First, resources might pass the identifier of one to another by virtue of one being created before the other and in some cases, these identifiers might not exist during compile time. For example, the code that requires to assign an rbac based on the managed identity of another resource might not have it during compile time and only find it when it is created during execution time. The rbac IaC will require a principal _id for which the managed identity of the resource created is required. This might require two passes of the execution – one to generate the rbac principal id and another to generate the role assignment with that principal id.

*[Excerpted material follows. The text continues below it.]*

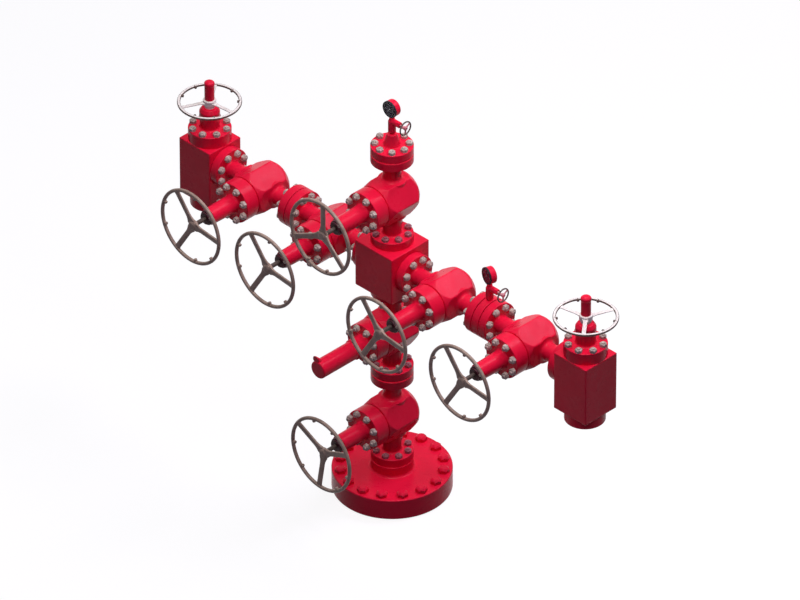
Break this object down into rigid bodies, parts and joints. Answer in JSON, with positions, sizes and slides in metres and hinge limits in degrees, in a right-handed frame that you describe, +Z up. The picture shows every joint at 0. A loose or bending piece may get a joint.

The above works for newly created resources with two passes but it is still broken for existing resources that might not have an associated managed identity and the rbac IaC tries to apply a principal id when it is empty. In such cases, no matter how many times the role-assignment is applied, it will fail due to the incorrect principal id. In this case, the workaround is to check for the existence of the principal id before it is applied.

A second type of case occurs when the application requires ip address to be assigned for explaining the elaborate firewall rules required based on ip address value rather than references and the ip address is provisioned in the portal before the IaC is applied. This IaC then requires to import the existing pre-created ip address into the state so that the IaC and the state match.

Third, there may be objects in the Key Vault that were created as part of the prerequisites for the IaC deployment and now their ids need to be reconciled with the IaC. Again, the import of that resource into the state would help the IaC provider to reconcile the actual with the expected resource.

Fourth, the friendly names are often references to actual resources that may have long been dereferenced, orphaned, changed, expired, or even deleted. The friendly names, also called keys, are just references and hold value to the author in a particular context but the same author might not guarantee that the moniker is in fact consistently used unless there are some validations and review involved.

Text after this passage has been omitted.